It may be observed with truth that I have not treated this Gospel, nor even the subject of witchcraft, entirely as folk lore, as the word is strictly defined and carried out; that is, as a mere traditional fact or thing to be chiefly regarded as a variant like or unlike sundry other traditions, or to be tabulated and put away in pigeon holes for reference. That it is useful and sensible to do all this is perfectly true, and it has led to an immense amount of valuable search, collection, and preservation. But there isthis to be said, and I have observed that here and there a few genial minds are beginning to awake to it, that the mere study of the letter in this way has developed a great indifference to the spirit, going in may cases so far as to produce, like Realism in Art (to which it is allied), even a contempt for the matter or meaning of it, as originally believed in.

I was lately much struck by the fact that in a very learned work on Music, the author, in discussing that of ancient times and of the East, while extremely accurate and minute in determining pentatonic and all other scales, and what may be called the mere machinery and history of composition, showed that he was utterly ignorant of the fundamental fact that notes and chords, bars and melodies, were in themselves ideas or thoughts. Thus Confucius is said to have composed a melody which was a personal description of himself. Now if this be not understood, we cannot understand the soul of early music, and the folk lorist who cannot get beyond the letter and fancies himself 'scientific' is exactlylike the musician who has no idea of how or why melodies were anciently composed.

The strange and mystical chapter 'How Diana made the Stars and the Rain' is the same given in my Legends of Florence, but much enlarged, or developed to a cosmogonic-mythologic sketch. And here a reflection occurs which is perhaps the most remarkable which all this Witch Evangel suggests. In all other Scriptures of all races, it is the male, Jehovah, Buddha or Brahma, who creates the universe; in Witch Sorcery it is the female who is the primitive principle. Whenever in history there is a period of radical intellectual rebellion against long established conservatism, hierarchy, and the like, there is always an effort to regard Woman as the fully equal, which means the superior sex. Thus in the extraordinary war of conflicting elements, strange schools of sorcery, Neo-Platonism, Cabala, Hermetic Christianity, Gnosticism, Persian Magism and Dualism, with the remains of old Greek and Egyptian theologies in the third and fourth centuries at Alexandria, and in the House of Light of Cairo in the ninth, the equality of Woman was a prominent doctrine.

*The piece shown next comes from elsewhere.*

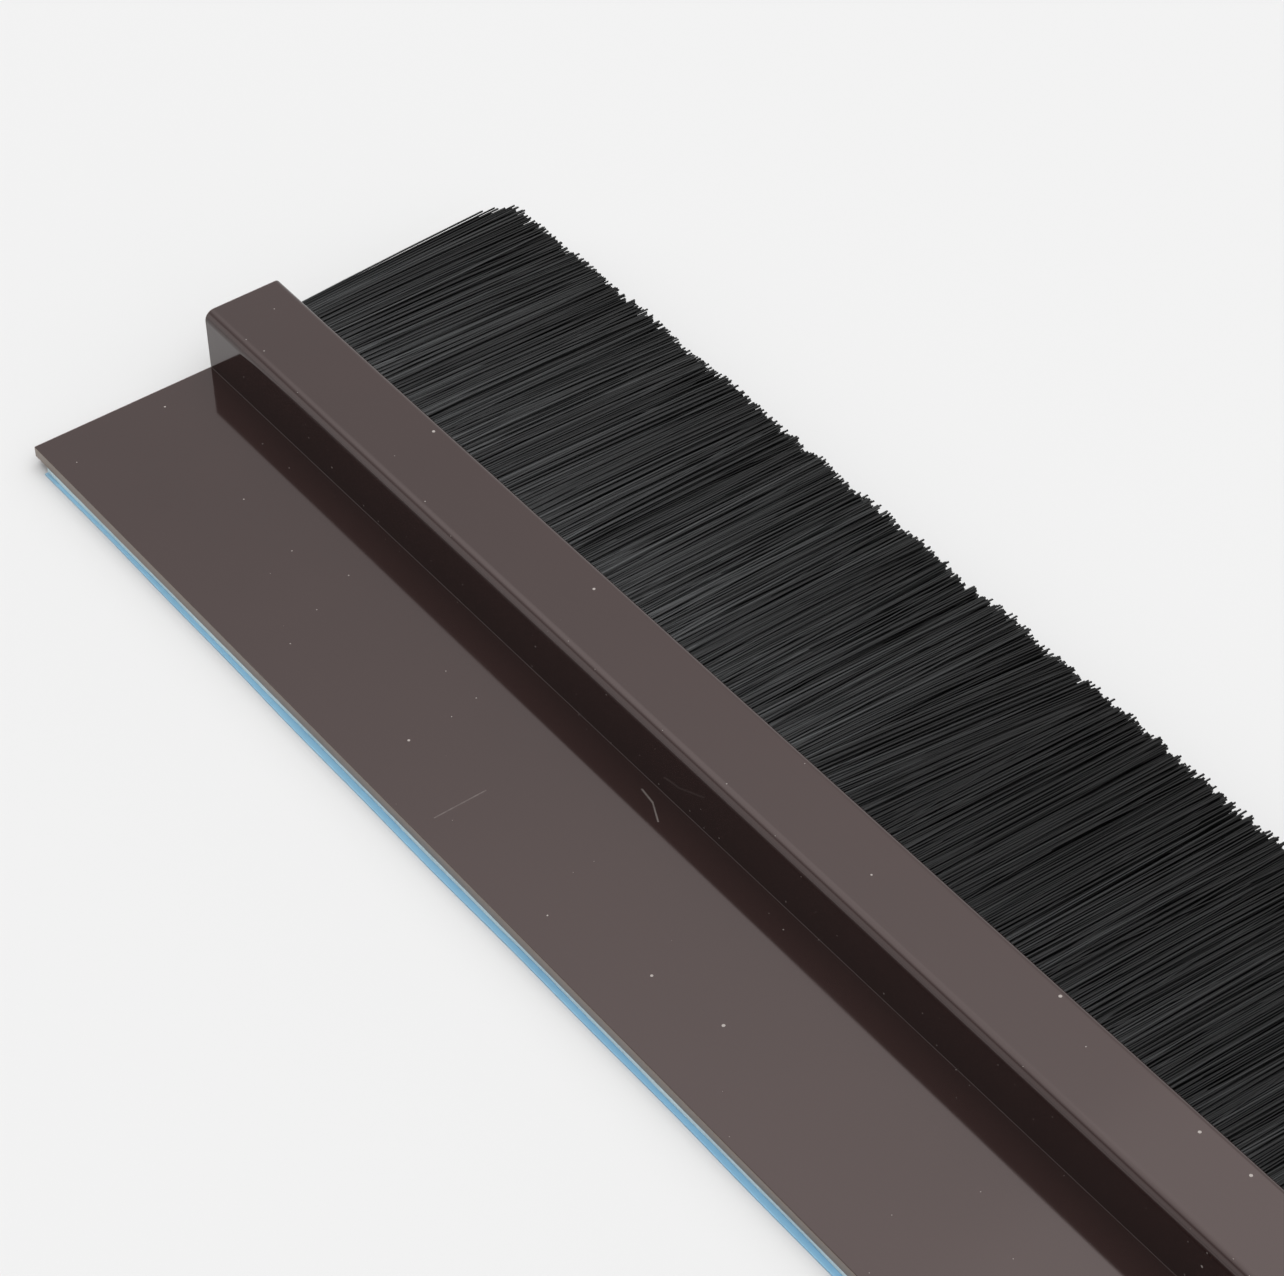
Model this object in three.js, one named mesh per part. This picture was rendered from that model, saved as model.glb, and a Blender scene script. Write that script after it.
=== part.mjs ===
// Self-adhesive brush door sweep, in millimetres, +Z up, lying on its release liner.
//
// A plastic profile has a thin mounting flange and a C-shaped channel. The channel holds a brush
// insert: filaments folded round a core wire and clamped in a folded steel spine. Double-sided
// tape and a release liner cover the back, which is the underside here.
//
// X runs along the length. Outlines are drawn as (across, up): across is 0 at the flange's free
// edge and grows towards the filament tips, up is 0 at the underside of the liner.

import * as THREE from 'three';

// Overall
const LENGTH = 914;
const FLANGE_WIDTH = 17.8;
const FILAMENT_REACH = 24.5; // from the channel's mouth to the tips

// Back layers
const LINER_THICKNESS = 0.2;
const LINER_OVERHANG = 0.5; // past each long edge of the tape
const TAPE_THICKNESS = 0.5;
const TAPE_BACK_MARGIN = 1; // from the channel's outer face to the tape
const TAPE_END_INSET = 2;

// Profile walls
const FLANGE_THICKNESS = 1.1;
const CHANNEL_WALL = 1.1;
const LIP_THICKNESS = 1.1;
const SHOULDER_RADIUS = 0.7; // top edge over the flange
const BROW_RADIUS = 0.5; // top edge over the mouth
const EDGE_RADIUS = 0.2;

// Brush insert
const WIRE_DIAMETER = 1;
const WIRE_CLEARANCE = 0.3;
const WRAP_THICKNESS = 0.5; // filaments squeezed round the wire
const PACK_THICKNESS = 2.2; // both legs of the folded filaments at the mouth
const TIP_THICKNESS = 2.6;
const TIP_DROOP = 0.8;
const SPINE_SHEET = 0.5;
const SPINE_DEPTH = 4.9;
const CRIMP_STEP = 0.25; // each jaw of the spine bends in by this much
const CRIMP_LENGTH = 1.2;
const INSERT_END_INSET = 0.6;
const WIRE_END_INSET = 1.5;

// Running clearances
const FOLD_CLEARANCE = 0.3; // fold to spine
const CRIMP_CLEARANCE = 0.3; // pack to the spine's jaws
const SPINE_CLEARANCE = 0.3; // spine to channel
const MOUTH_CLEARANCE = 0.3; // pack to the channel's lips

// Swinging filament sections
const SECTION_COUNT = 10;
const SECTION_GAP = 0.4;
const HINGE_GAP = 0.3; // channel's face to the rounded root of a section

const ARC_SEGMENTS = 5;
const ROUND_SEGMENTS = 10;

const COLOURS = {
  profile: 0x3d2927,
  tape: 0xdbe6e8,
  liner: 0x5c9fc6,
  steel: 0xa4a8ab,
  filament: 0x1f2021,
};

// Heights, worked out from the insert outwards
const backUp = LINER_THICKNESS + TAPE_THICKNESS;
const flangeUp = backUp + FLANGE_THICKNESS;
const packHalf = PACK_THICKNESS / 2;
const foldRadius = WIRE_DIAMETER / 2 + WIRE_CLEARANCE + WRAP_THICKNESS;
const jawHalf = packHalf + CRIMP_CLEARANCE;
const spineInnerHalf = Math.max(foldRadius + FOLD_CLEARANCE, jawHalf + CRIMP_STEP);
const spineHalf = spineInnerHalf + SPINE_SHEET;
const cavityHalf = spineHalf + SPINE_CLEARANCE;
const mouthHalf = packHalf + MOUTH_CLEARANCE;
const middleUp = backUp + CHANNEL_WALL + cavityHalf;
const topUp = middleUp + cavityHalf + CHANNEL_WALL;

// Places across the width
const cavityStart = FLANGE_WIDTH + CHANNEL_WALL;
const spineStart = cavityStart + SPINE_CLEARANCE;
const spineEnd = spineStart + SPINE_DEPTH;
const lipStart = spineEnd + SPINE_CLEARANCE;
const faceAcross = lipStart + LIP_THICKNESS;
const wireAcross = spineStart + SPINE_SHEET + FOLD_CLEARANCE + foldRadius;
const hingeAcross = faceAcross + HINGE_GAP + packHalf;
const tipAcross = faceAcross + FILAMENT_REACH;
const tapeAcross = faceAcross - TAPE_BACK_MARGIN;

// Outlines are drawn in the XY plane and extruded along Z: this turns them to (across, up, along).
const ALONG_LENGTH = new THREE.Matrix4().makeBasis(
  new THREE.Vector3(0, 1, 0),
  new THREE.Vector3(0, 0, 1),
  new THREE.Vector3(1, 0, 0),
);

function material(colour, roughness, metalness = 0) {
  return new THREE.MeshStandardMaterial({ color: colour, roughness, metalness });
}

// A closed outline from its corners in order, anticlockwise: [across, up, corner radius].
function outline(corners) {
  const shape = new THREE.Shape();
  corners.forEach(([across, up, radius = 0], index) => {
    const corner = new THREE.Vector2(across, up);
    if (radius === 0) {
      addPoint(shape, corner, index);
      return;
    }
    const before = corners[(index + corners.length - 1) % corners.length];
    const after = corners[(index + 1) % corners.length];
    addRound(shape, corner, new THREE.Vector2(...before), new THREE.Vector2(...after), radius, index);
  });
  shape.closePath();
  return shape;
}

function addPoint(shape, point, index) {
  if (index === 0) shape.moveTo(point.x, point.y);
  else shape.lineTo(point.x, point.y);
}

// Rounds a corner with an arc that is tangent to both of its sides.
function addRound(shape, corner, before, after, radius, index) {
  const incoming = before.sub(corner).normalize();
  const outgoing = after.sub(corner).normalize();
  const halfAngle = Math.acos(incoming.dot(outgoing)) / 2;
  const bisector = incoming.clone().add(outgoing).normalize();
  const centre = corner.clone().addScaledVector(bisector, radius / Math.sin(halfAngle));
  const touch = radius / Math.tan(halfAngle);
  const start = corner.clone().addScaledVector(incoming, touch);
  const end = corner.clone().addScaledVector(outgoing, touch);
  addPoint(shape, start, index);
  const startAngle = Math.atan2(start.y - centre.y, start.x - centre.x);
  const endAngle = Math.atan2(end.y - centre.y, end.x - centre.x);
  let sweep = endAngle - startAngle;
  if (sweep > Math.PI) sweep -= 2 * Math.PI;
  if (sweep < -Math.PI) sweep += 2 * Math.PI;
  for (let step = 1; step <= ARC_SEGMENTS; step += 1) {
    const angle = startAngle + (sweep * step) / ARC_SEGMENTS;
    shape.lineTo(centre.x + radius * Math.cos(angle), centre.y + radius * Math.sin(angle));
  }
}

// A named piece with one outline all the way from start to end along the length.
function extruded(name, shape, start, end, finish) {
  const geometry = new THREE.ExtrudeGeometry(shape, {
    depth: end - start,
    bevelEnabled: false,
    curveSegments: ROUND_SEGMENTS,
  });
  geometry.applyMatrix4(ALONG_LENGTH);
  geometry.translate(start, 0, 0);
  const mesh = new THREE.Mesh(geometry, finish);
  mesh.name = name;
  return mesh;
}

function rectangle(across0, across1, up0, up1) {
  return outline([[across0, up0], [across1, up0], [across1, up1], [across0, up1]]);
}

// Flange and C-shaped channel in one extrusion, its back flat all the way across.
function carrierProfile() {
  const cavityLow = middleUp - cavityHalf;
  const cavityHigh = middleUp + cavityHalf;
  const mouthLow = middleUp - mouthHalf;
  const mouthHigh = middleUp + mouthHalf;
  const shape = outline([
    [0, backUp, EDGE_RADIUS],
    [faceAcross, backUp, EDGE_RADIUS],
    [faceAcross, mouthLow, EDGE_RADIUS],
    [lipStart, mouthLow, EDGE_RADIUS],
    [lipStart, cavityLow, EDGE_RADIUS],
    [cavityStart, cavityLow, EDGE_RADIUS],
    [cavityStart, cavityHigh, EDGE_RADIUS],
    [lipStart, cavityHigh, EDGE_RADIUS],
    [lipStart, mouthHigh, EDGE_RADIUS],
    [faceAcross, mouthHigh, EDGE_RADIUS],
    [faceAcross, topUp, BROW_RADIUS],
    [FLANGE_WIDTH, topUp, SHOULDER_RADIUS],
    [FLANGE_WIDTH, flangeUp, EDGE_RADIUS],
    [0, flangeUp, EDGE_RADIUS],
  ]);
  return extruded('carrier_profile', shape, 0, LENGTH, material(COLOURS.profile, 0.12));
}

function mountingTape() {
  const shape = rectangle(0, tapeAcross, LINER_THICKNESS, backUp);
  const end = LENGTH - TAPE_END_INSET;
  return extruded('mounting_tape', shape, TAPE_END_INSET, end, material(COLOURS.tape, 0.7));
}

function releaseLiner() {
  const shape = rectangle(-LINER_OVERHANG, tapeAcross + LINER_OVERHANG, 0, LINER_THICKNESS);
  const end = LENGTH - TAPE_END_INSET;
  return extruded('release_liner', shape, TAPE_END_INSET, end, material(COLOURS.liner, 0.35));
}

// Folded steel channel, open towards the mouth, its two jaws bent in on the filaments.
function brushSpine() {
  const bendRadius = SPINE_SHEET;
  const crimpStart = spineEnd - CRIMP_LENGTH;
  const innerBack = spineStart + SPINE_SHEET;
  const insideRadius = bendRadius / 2;
  const lowerJaw = [
    [spineStart, middleUp - spineHalf, bendRadius],
    [crimpStart, middleUp - spineHalf],
    [spineEnd, middleUp - jawHalf - SPINE_SHEET],
    [spineEnd, middleUp - jawHalf],
    [crimpStart, middleUp - spineInnerHalf],
    [innerBack, middleUp - spineInnerHalf, insideRadius],
  ];
  const upperJaw = lowerJaw.map(([across, up, radius]) => [across, 2 * middleUp - up, radius]);
  const shape = outline([...lowerJaw, ...upperJaw.reverse()]);
  return extruded(
    'brush_spine', shape, INSERT_END_INSET, LENGTH - INSERT_END_INSET, material(COLOURS.steel, 0.35, 1),
  );
}

function coreWire() {
  const shape = new THREE.Shape();
  shape.absarc(wireAcross, middleUp, WIRE_DIAMETER / 2, 0, 2 * Math.PI, false);
  return extruded(
    'core_wire', shape, WIRE_END_INSET, LENGTH - WIRE_END_INSET, material(COLOURS.steel, 0.3, 1),
  );
}

// The clamped part of the filaments: a loop round the wire, then both legs together to the mouth.
function filamentFold() {
  const meet = Math.asin(Math.min(1, packHalf / foldRadius));
  const shape = new THREE.Shape();
  shape.moveTo(faceAcross, middleUp - packHalf);
  shape.lineTo(faceAcross, middleUp + packHalf);
  shape.lineTo(wireAcross + foldRadius * Math.cos(meet), middleUp + packHalf);
  shape.absarc(wireAcross, middleUp, foldRadius, meet, 2 * Math.PI - meet, false);
  shape.lineTo(wireAcross + foldRadius * Math.cos(meet), middleUp - packHalf);
  shape.closePath();
  const hole = new THREE.Path();
  hole.absarc(wireAcross, middleUp, WIRE_DIAMETER / 2 + WIRE_CLEARANCE, 0, 2 * Math.PI, true);
  shape.holes.push(hole);
  return extruded(
    'filament_fold', shape, INSERT_END_INSET, LENGTH - INSERT_END_INSET, material(COLOURS.filament, 0.5),
  );
}

// The free part of the filaments. Its root is round on the hinge line, so it can swing both ways.
function bristleSection(index) {
  const span = LENGTH - 2 * INSERT_END_INSET;
  const width = (span - (SECTION_COUNT - 1) * SECTION_GAP) / SECTION_COUNT;
  const start = INSERT_END_INSET + index * (width + SECTION_GAP);
  const tipUp = middleUp - TIP_DROOP;
  const shape = new THREE.Shape();
  shape.moveTo(tipAcross, tipUp - TIP_THICKNESS / 2);
  shape.lineTo(tipAcross, tipUp + TIP_THICKNESS / 2);
  shape.lineTo(hingeAcross, middleUp + packHalf);
  shape.absarc(hingeAcross, middleUp, packHalf, Math.PI / 2, (3 * Math.PI) / 2, false);
  shape.closePath();
  const name = `bristle_section_${String(index + 1).padStart(2, '0')}`;
  return extruded(name, shape, start, start + width, material(COLOURS.filament, 0.5));
}

const group = new THREE.Group();
group.add(carrierProfile(), mountingTape(), releaseLiner());
group.add(brushSpine(), coreWire(), filamentFold());
for (let index = 0; index < SECTION_COUNT; index += 1) {
  group.add(bristleSection(index));
}

// The origin is under the middle of the part's box.
group.position.set(-LENGTH / 2, -(tipAcross - LINER_OVERHANG) / 2, 0);

export default group;
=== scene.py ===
# %% [markdown]
# # A brush door sweep, piece by piece
#
# This strip seals the gap under a door. A glossy brown plastic profile has a flat flange, which
# sticks to the door, and a C-shaped channel. The channel holds a brush insert: nylon filaments
# folded round a wire and pinched in a steel spine. Foam tape and a blue film cover the back.
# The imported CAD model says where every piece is. It could be imported and only coloured, but its
# rounded edges are coarse and its brush is a solid bar. So the frame is loaded first, and each
# piece is then made finely in the place that its CAD node holds.

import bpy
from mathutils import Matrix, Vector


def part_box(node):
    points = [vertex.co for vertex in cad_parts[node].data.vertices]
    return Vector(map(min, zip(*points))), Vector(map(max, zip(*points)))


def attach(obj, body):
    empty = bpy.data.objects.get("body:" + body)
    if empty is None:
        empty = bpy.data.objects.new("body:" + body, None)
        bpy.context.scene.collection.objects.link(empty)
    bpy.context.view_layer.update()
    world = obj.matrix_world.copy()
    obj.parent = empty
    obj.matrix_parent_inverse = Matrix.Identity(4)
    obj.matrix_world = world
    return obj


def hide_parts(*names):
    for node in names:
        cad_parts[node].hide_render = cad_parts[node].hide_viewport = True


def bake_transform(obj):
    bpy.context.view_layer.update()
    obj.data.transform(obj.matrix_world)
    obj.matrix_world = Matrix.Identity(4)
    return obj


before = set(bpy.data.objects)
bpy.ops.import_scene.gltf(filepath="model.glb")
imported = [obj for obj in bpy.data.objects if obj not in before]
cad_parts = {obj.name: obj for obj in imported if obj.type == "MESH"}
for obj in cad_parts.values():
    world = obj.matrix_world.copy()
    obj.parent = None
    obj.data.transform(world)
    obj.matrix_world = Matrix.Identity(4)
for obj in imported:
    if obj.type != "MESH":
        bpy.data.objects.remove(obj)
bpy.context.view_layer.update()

# %% [markdown]
# ## Units and places
#
# Blender works in metres and the maker's drawing is in millimetres, so one constant turns one
# into the other. Positions could be typed in again, but a typed number can drift away from the
# model. The nodes' own boxes give them here, and only the few sizes that no box shows, such as
# wall thicknesses, are written as numbers.

# %% Places taken from the CAD boxes
import math

import bmesh
import bpy
from mathutils import Matrix, Vector
from mathutils.geometry import tessellate_polygon

MM = 0.001

profile_low, profile_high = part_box("carrier_profile")
tape_low, tape_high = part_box("mounting_tape")
liner_low, liner_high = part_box("release_liner")
spine_low, spine_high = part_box("brush_spine")
wire_low, wire_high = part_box("core_wire")
fold_low, fold_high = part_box("filament_fold")
tip_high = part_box("bristle_section_01")[1]

edge_y = profile_low.y
middle_z = (spine_low.z + spine_high.z) / 2


def across(y):
    """Distance in mm from the flange's free edge, across the strip."""
    return (y - edge_y) / MM


def up(z):
    """Height in mm above the floor."""
    return z / MM


print("whole width in mm:", round(across(tip_high.y), 2))
print("channel top in mm:", round(up(profile_high.z), 2))

# %% [markdown]
# ## One outline, swept along the length
#
# The profile comes out of an extrusion die, so one outline holds over its whole length. A cube
# with bevels could be pushed about until it looked right, but an outline with a radius at each
# corner says the same thing in a few numbers. Each corner is turned into short sides. A point
# just before and just after the corner keeps the flat beside it shading flat, as the mirror-like
# plastic would show any bending of the light there.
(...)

It was Sophia or Helena, the enfranchised, who was then the true Christ who was to save mankind.

When Illumination, in company with magic and mysticism, and a resolve to regenerate society according to extreme free thought, inspired the Templars to the hope that they would master the Church and the world, the equality of Woman derived from the Cairene traditions, again received attention. And it may be observed that during the MiddleAges, and even so late as the intense excitements which inspired the French Huguenots, the Jansenists and the Anabaptists, Woman always came forth more prominently or played a far greater part than she had done in social or political life. This was also the case in the Spiritualism founded by the Fox sisters of Rochester, New York, and it is manifesting itself in many ways in the Fin de Siecle, which is also a nervous chaos according to Nordau - Woman being evidently a fish who shows herself most when the waters are troubled.

But we should also remember that in the earlier ages the vast majority of mankind itself, suppressed by the too great or greatly abused power of Church and State, only manifested itself at such periods of rebellion against forms or ideas grown old. And with every new rebellion, every fresh outburst or wild inundation and bursting over the barriers, humanity and woman gain something, that is to say, their just dues or rights. For as every freshet spreads more widely its waters over the fields, which are in due time the more fertilized thereby, so the world at large gains by every revolution, however terrible or repugnant it may be for a time.

The Emancipated or Woman's Rights woman, when too enthusiastic, generally considers man as limited, while Woman is destined to gain on him. In earlier ages a contrary opinion prevailed, and both are, or were, apparently in the wrong, so far as the future is concerned. For in truth both sexes are progressive, and progress in this respect means not a conflict of the male and female principle, such as formed the basis of the Mahabarata, but a gradual ascertaining of true ability and adjustment of relations or coordination of powers.

These remarks are appropriate to my text and subject, because it is in studying the epochs when woman has made herself prominent and influential that we learn what the capacities of the female sex truly are. Among these, that of witchcraft as it trulywas - not as it is generally quite misunderstood - is a deeply interesting as any other. For the witch, laying aside all question as to magic or its non-existence - was once a realfactor or great power in rebellious social life, and to this very day it is recognized that there is something uncanny, mysterious, and incomprehensible in woman, which neither she herself nor man can explain.


The Children Of Diana, Or How The Fairies Were Born

All things were made by Diana, the great spirits of the stars, men in their timeand place, the giants which were of old, and the dwarfs who dwell in the rocks, and once a month worship her with cakes.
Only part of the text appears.